Morning Overview

Barksdale AFB ordered shelter-in-place after unidentified drone incursion

Barksdale Air Force Base in northwest Louisiana ordered personnel to shelter in place after an unidentified drone entered restricted airspace above the installation. The incident, which prompted emergency protocols at a base that houses strategic bomber assets, has renewed scrutiny over how military installations and civilian authorities coordinate responses to unauthorized unmanned aircraft. It also arrives at a moment when Louisiana has moved faster than any other state to arm local law enforcement with legal authority to take down rogue drones.

What Triggered the Shelter-in-Place Order

Base officials activated emergency procedures after detecting a drone operating without authorization in the controlled airspace surrounding Barksdale. The shelter-in-place directive required personnel to remain indoors while security teams assessed the threat. Insufficient data exists in available primary sources to determine the drone’s origin, operator, or flight path, and no official statement from Barksdale’s public affairs office has been made available through the sourced reporting to clarify how the situation was resolved or how long the lockdown lasted.

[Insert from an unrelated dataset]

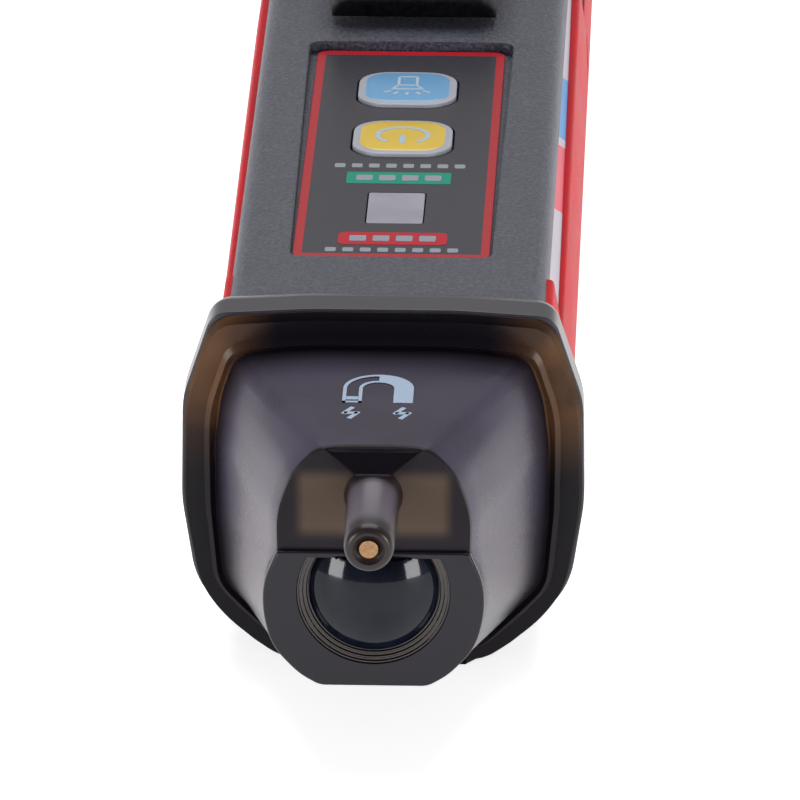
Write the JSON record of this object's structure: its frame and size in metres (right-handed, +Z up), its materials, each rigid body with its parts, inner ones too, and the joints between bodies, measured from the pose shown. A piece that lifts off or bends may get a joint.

The absence of a detailed after-action account from the base itself is significant. Without confirmation of the drone’s size, altitude, or intent, the incident sits in a gray zone familiar to defense analysts, most unauthorized incursions near military sites turn out to be hobbyist or commercial operators who wandered into restricted zones, but the possibility of deliberate surveillance or disruption cannot be dismissed until an investigation concludes. That ambiguity is exactly what forces a base to treat every incursion as a potential security event.

Federal Rules That Govern Drone Flights Near Bases

Flying any unmanned aircraft system near a military installation without prior clearance violates federal airspace regulations. The FAA maintains the B4UFLY app, which allows recreational and commercial drone pilots to check whether a planned flight location falls within restricted or controlled airspace. The tool flags areas where flights are prohibited outright and areas where pilots must obtain specific authorizations before launching.

Barksdale’s own communications have referenced B4UFLY as a resource for nearby residents and operators, reinforcing the expectation that anyone flying a drone in the region should already know the base sits inside a no-fly zone. The FAA’s broader drone guidance spells out categories of unmanned operations, registration requirements, and the legal consequences of flying in restricted airspace without permission. Military installations routinely cite these federal guidelines when warning the public about prohibited zones.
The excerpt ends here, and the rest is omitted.